What this task involves: Return only the lines running from the line with "record = json.load(file)" down to the line with "obj.data.transform(world)", both included, exactly as they appear.

Recorded information:
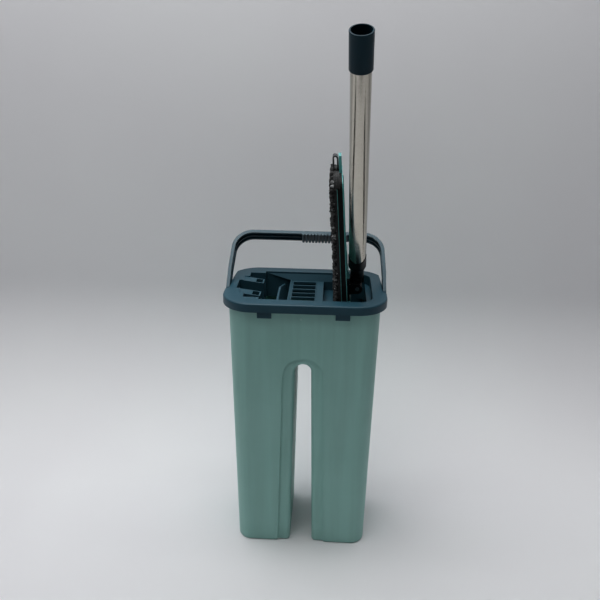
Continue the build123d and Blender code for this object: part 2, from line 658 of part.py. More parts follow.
def pull_loop():
    """The webbing loop sewn to the pad's top end."""
    rise = PAD_HALF_LENGTH + 0.1
    inner, outer = LOOP_RADII
    x, y = LOOP_CENTRE_X, LOOP_HALF_WIDTH
    loop = box((x - outer, x + outer), (-y, y), (rise, LOOP_TOP))
    loop += bar(outer, (x, -y, LOOP_TOP), (x, y, LOOP_TOP))
    loop -= box((x - inner, x + inner), (-y - 1, y + 1), (rise - 1, LOOP_TOP))
    loop -= bar(inner, (x, -y - 1, LOOP_TOP), (x, y + 1, LOOP_TOP))
    return seat_head(loop)


# ---- knuckle ------------------------------------------------------------------------------
# Its lower barrel turns on the fold pin, its upper barrel carries the swivel pin.

SWIVEL_TILT = degrees(atan2(-POLE_DIRECTION.X, POLE_DIRECTION.Z))
POLE_LEAN = degrees(atan2(-POLE_DIRECTION.Y, sqrt(POLE_DIRECTION.X**2 + POLE_DIRECTION.Z**2)))


def seat_swivel(shape):
    """Place a piece made about the swivel centre, its local X along the swivel pin."""
    return Pos(*SWIVEL_CENTRE) * Rot(0, -SWIVEL_TILT, 0) * shape


def seat_pole(shape):
    """Place a piece made with local Z along the pole from the swivel centre."""
    return seat_swivel(Rot(POLE_LEAN, 0, 0) * shape)


def knuckle():
    """The joint between the head and the pole: two crossed barrels on one block."""
    drop = SWIVEL_CENTRE.Z - FOLD_AXIS.Z
    low_radius, low_half = LOWER_BARREL
    top_radius, top_half = UPPER_BARREL
    body = bar(low_radius, (0, -low_half, -drop), (0, low_half, -drop))
    body += bar(top_radius, (-top_half, 0, 0), (top_half, 0, 0))
    body += box((-top_half, top_half), (-top_radius, top_radius), (-drop, 0))
    body = seat_swivel(body)
    body -= bar(PIN_RADIUS + RUNNING_CLEARANCE, FOLD_AXIS - Vector(0, 20, 0),
                FOLD_AXIS + Vector(0, 20, 0))
    body -= seat_swivel(bar(CROSS_PIN_RADIUS + RUNNING_CLEARANCE, (-20, 0, 0), (20, 0, 0)))
    return body


def swivel_pin():
    """The steel cross pin, peened at both ends, pressed in the fork."""
    half = FORK_HALF_WIDTH + 0.2
    return seat_swivel(bar(CROSS_PIN_RADIUS, (-half, 0, 0), (half, 0, 0)))


def fork_waist():
    """The fork's body, from its squared shoulders to the round collar."""
    low, middle, high = 9, 17, COLLAR_Z[0]
    across = 2 * COLLAR_RADIUS
    return loft([
        Pos(0, 0, low) * RectangleRounded(2 * FORK_HALF_WIDTH, 15.0, 4.0),
        Pos(0, 0, middle) * RectangleRounded(17.6, 17.6, 7.0),
        Pos(0, 0, high) * RectangleRounded(across, across, COLLAR_RADIUS - 0.1),
    ])


def pole_fork():
    """The moulded connector: two ears, a waist, a plug in the tube and a scalloped collar."""
    half = FORK_HALF_WIDTH
    ears = box((-half, half), (-FORK_EAR_RADIUS, FORK_EAR_RADIUS), (0, FORK_EAR_TOP))
    ears += bar(FORK_EAR_RADIUS, (-half, 0, 0), (half, 0, 0))
    plug_radius = TUBE_RADIUS - TUBE_WALL - FIT
    plug = bar(plug_radius, (0, 0, PLUG_Z[0]), (0, 0, PLUG_Z[1]))
    plug -= bar(plug_radius - PLUG_WALL + FIT, (0, 0, PLUG_BORE_START), (0, 0, PLUG_Z[1] + 1))
    collar = bar(COLLAR_RADIUS, (0, 0, COLLAR_Z[0]), (0, 0, COLLAR_Z[1]))
    scallop = bar(SCALLOP_RADIUS, (0, -30, SCALLOP_Z), (0, 30, SCALLOP_Z))
    body = fork_waist() + ears + (collar - scallop)
    body -= bar(TUBE_RADIUS + FIT, (0, 0, TUBE_FOOT - 0.2), (0, 0, COLLAR_Z[1] + 1))
    body += plug
    gap = FORK_GAP_HALF_WIDTH
    body -= box((-gap, gap), (-12, 12), (-10, FORK_GAP_RADIUS))
    body -= bar(FORK_GAP_RADIUS, (-gap, 0, 0), (gap, 0, 0))
    body -= bar(CROSS_PIN_RADIUS, (-12, 0, 0), (12, 0, 0))
    body -= fork_screw_hole()
    return seat_pole(body)


def fork_screw_hole():
    return bar(FORK_SCREW_RADIUS + 0.05, (0, 0, FORK_SCREW_Z), (0, 14, FORK_SCREW_Z))


def pole_tube():
    """The lowest length of the steel pole."""
    tube = bar(TUBE_RADIUS, (0, 0, TUBE_FOOT), (0, 0, POLE_LENGTH - SOCKET_DEPTH - 0.1))
    tube -= bar(TUBE_RADIUS - TUBE_WALL, (0, 0, TUBE_FOOT - 10), (0, 0, POLE_LENGTH))
    return seat_pole(tube - fork_screw_hole())


def fork_screw():
    """The self-tapping screw that holds the tube on the connector, at the back."""
    z = FORK_SCREW_Z
    seat = COLLAR_RADIUS + 0.45
    shank = bar(FORK_SCREW_RADIUS, (0, 8.5, z), (0, seat + 0.1, z))
    head = bar(FORK_SCREW_HEAD_RADIUS, (0, seat, z), (0, seat + 1.4, z))
    head -= box((-0.4, 0.4), (seat + 0.7, seat + 2.5), (z - 2, z + 2))
    return seat_pole(shank + head)


def pole_coupler():
    """The sleeve on the tube's top, open for the next length of pole."""
    foot = POLE_LENGTH - COUPLER_LENGTH
    sleeve = bar(COUPLER_RADIUS, (0, 0, foot), (0, 0, POLE_LENGTH))
    rims = [edge for edge in sleeve.edges() if edge.geom_type == GeomType.CIRCLE]
    sleeve = fillet(rims, SLEEVE_EDGE_RADIUS)
    stop = POLE_LENGTH - SOCKET_DEPTH
    sleeve -= bar(TUBE_RADIUS + 0.05, (0, 0, foot - 1), (0, 0, stop))
    sleeve -= bar(SOCKET_RADIUS, (0, 0, stop - 1), (0, 0, POLE_LENGTH + 1))
    return seat_pole(sleeve)


node("bucket_shell", bucket_shell())
node("top_frame", top_frame())
node("drain_grille", drain_grille())
node("squeeze_lip", squeeze_lip())
node("handle_pivots", handle_pivot(-1), handle_pivot(1))
node("carry_handle", handle_bail())
node("mop_plate", mop_plate())
node("edge_strip", edge_strip())
node("hinge_base", hinge_base())
node("hinge_screws", *[hinge_screw(y, z) for y, z in screw_places()])
node("fold_pin", fold_pin())
node("pad_cloth", pad_cloth())
node("pad_binding", pad_binding())
node("pad_pile", pad_pile())
node("pad_pockets", pad_pocket(-1), pad_pocket(1))
node("pull_loop", pull_loop())
node("knuckle", knuckle())
node("swivel_pin", swivel_pin())
node("pole_fork", pole_fork())
node("pole_tube", pole_tube())
node("fork_screw", fork_screw())
node("pole_coupler", pole_coupler())
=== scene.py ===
"""Flat squeeze mop standing in its two-legged bucket: the finished look around the CAD frame."""

import bpy
import bmesh
import json
from math import cos, pi, radians, sin
from mathutils import Matrix, Vector


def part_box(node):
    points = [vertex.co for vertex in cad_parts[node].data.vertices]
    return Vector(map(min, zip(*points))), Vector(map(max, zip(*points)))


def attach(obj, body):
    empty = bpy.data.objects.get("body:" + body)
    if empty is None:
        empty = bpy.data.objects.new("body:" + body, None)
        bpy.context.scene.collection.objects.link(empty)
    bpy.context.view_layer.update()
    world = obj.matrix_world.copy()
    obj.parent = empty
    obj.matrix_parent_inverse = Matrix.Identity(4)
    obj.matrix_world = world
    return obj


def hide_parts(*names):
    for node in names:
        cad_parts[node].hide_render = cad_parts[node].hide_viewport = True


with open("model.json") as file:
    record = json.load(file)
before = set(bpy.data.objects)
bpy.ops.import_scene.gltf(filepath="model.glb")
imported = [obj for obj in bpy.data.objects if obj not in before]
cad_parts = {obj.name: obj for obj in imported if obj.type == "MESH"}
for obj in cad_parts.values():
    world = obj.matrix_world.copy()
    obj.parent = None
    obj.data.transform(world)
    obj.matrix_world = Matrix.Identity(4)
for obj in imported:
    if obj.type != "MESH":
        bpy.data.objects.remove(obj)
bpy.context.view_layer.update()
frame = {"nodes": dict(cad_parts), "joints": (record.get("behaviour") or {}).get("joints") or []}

# ---- Camera -------------------------------------------------------------------------------
# A normal lens stands in front of the bucket, level with the top of the pole. It looks down on
# the open frame, a little to the left and slightly tipped.

camera_data = bpy.data.cameras.new("camera")
camera_data.sensor_width = 36
camera_data.lens = 39.785
camera = bpy.data.objects.new("camera", camera_data)
camera.location = (0.0338, -0.8642, 0.7248)
heading, dip, roll = radians(-2.781), radians(22.002), radians(0.745)
gaze = Vector((sin(heading) * cos(dip), cos(heading) * cos(dip), -sin(dip)))
level = Vector((cos(heading), -sin(heading), 0))
upright = level.cross(gaze)
across = cos(roll) * level + sin(roll) * upright
above = -sin(roll) * level + cos(roll) * upright
camera.rotation_mode = "QUATERNION"
camera.rotation_quaternion = Matrix((across, above, -gaze)).transposed().to_quaternion()
bpy.context.scene.collection.objects.link(camera)
bpy.context.scene.camera = camera
bpy.context.scene.view_settings.view_transform = "Standard"
bpy.context.scene.view_settings.gamma = 0.88

# ---- Studio -------------------------------------------------------------------------------
# A pale painted board that curves up close behind the bucket, a wide soft light overhead on the
# left, and dark felt cards that only reflections see: they draw the stripes on the steel and
# keep the upright faces deep in tone.


def colour(text):
    """Turn an sRGB hex value into linear RGBA."""
    parts = [int(text[i:i + 2], 16) / 255 for i in (1, 3, 5)]
    linear = [c / 12.92 if c <= 0.04045 else ((c + 0.055) / 1.055) ** 2.4 for c in parts]
    return (*linear, 1.0)


def add(tree, kind, sockets=None, stops=(), **settings):
    """Add a node. A socket takes a value, or another node's output that feeds it. The stops
    of a colour ramp are positions with their sRGB colours."""
    node = tree.nodes.new(kind)
    for name, value in settings.items():
        setattr(node, name, value)
    for key, value in (sockets or {}).items():
        if isinstance(value, bpy.types.NodeSocket):
            tree.links.new(value, node.inputs[key])
        else:
            node.inputs[key].default_value = value
    for _ in range(len(stops) - 2):
        node.color_ramp.elements.new(0.5)
    for index, (position, text) in enumerate(stops):
        node.color_ramp.elements[index].position = position
        node.color_ramp.elements[index].color = colour(text)
    return node


def new_material(name, roughness, ior=None, metallic=0.0):
    """A node material with its tree, its Principled shader and its object coordinates."""
    material = bpy.data.materials.new(name)
    material.use_nodes = True
    tree = material.node_tree
    shader = tree.nodes["Principled BSDF"]
    shader.inputs["Roughness"].default_value = roughness
    shader.inputs["Metallic"].default_value = metallic
    if ior:
        shader.inputs["IOR"].default_value = ior
    place = add(tree, "ShaderNodeTexCoord").outputs["Object"]
    return material, tree, shader, place


def link_object(name, mesh):
    """An object at the origin that shows a mesh."""
    piece = bpy.data.objects.new(name, mesh)
    bpy.context.scene.collection.objects.link(piece)
    return piece


# Painted board: a matt, faintly mottled off-white.
board_paint, tree, shader, place = new_material("matt_painted_board", 0.75)
mottle = add(tree, "ShaderNodeTexNoise", {"Vector": place, "Scale": 3.0})
paint = add(tree, "ShaderNodeValToRGB", {"Fac": mottle.outputs["Fac"]},
            stops=[(0.3, "#E0E0E3"), (0.7, "#E3E4E6")])
tree.links.new(paint.outputs["Color"], shader.inputs["Base Color"])
side_seen = add(tree, "ShaderNodeNewGeometry")
clear = add(tree, "ShaderNodeBsdfTransparent")
one_sided = add(tree, "ShaderNodeMixShader", {0: side_seen.outputs["Backfacing"],
                                              1: shader.outputs["BSDF"], 2: clear.outputs["BSDF"]})
tree.links.new(one_sided.outputs["Shader"], tree.nodes["Material Output"].inputs["Surface"])

board_half, bend_start, bend_radius, wall_top, bend_steps = 4.0, 0.06, 0.27, 5.0, 16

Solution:
    record = json.load(file)
before = set(bpy.data.objects)
bpy.ops.import_scene.gltf(filepath="model.glb")
imported = [obj for obj in bpy.data.objects if obj not in before]
cad_parts = {obj.name: obj for obj in imported if obj.type == "MESH"}
for obj in cad_parts.values():
    world = obj.matrix_world.copy()
    obj.parent = None
    obj.data.transform(world)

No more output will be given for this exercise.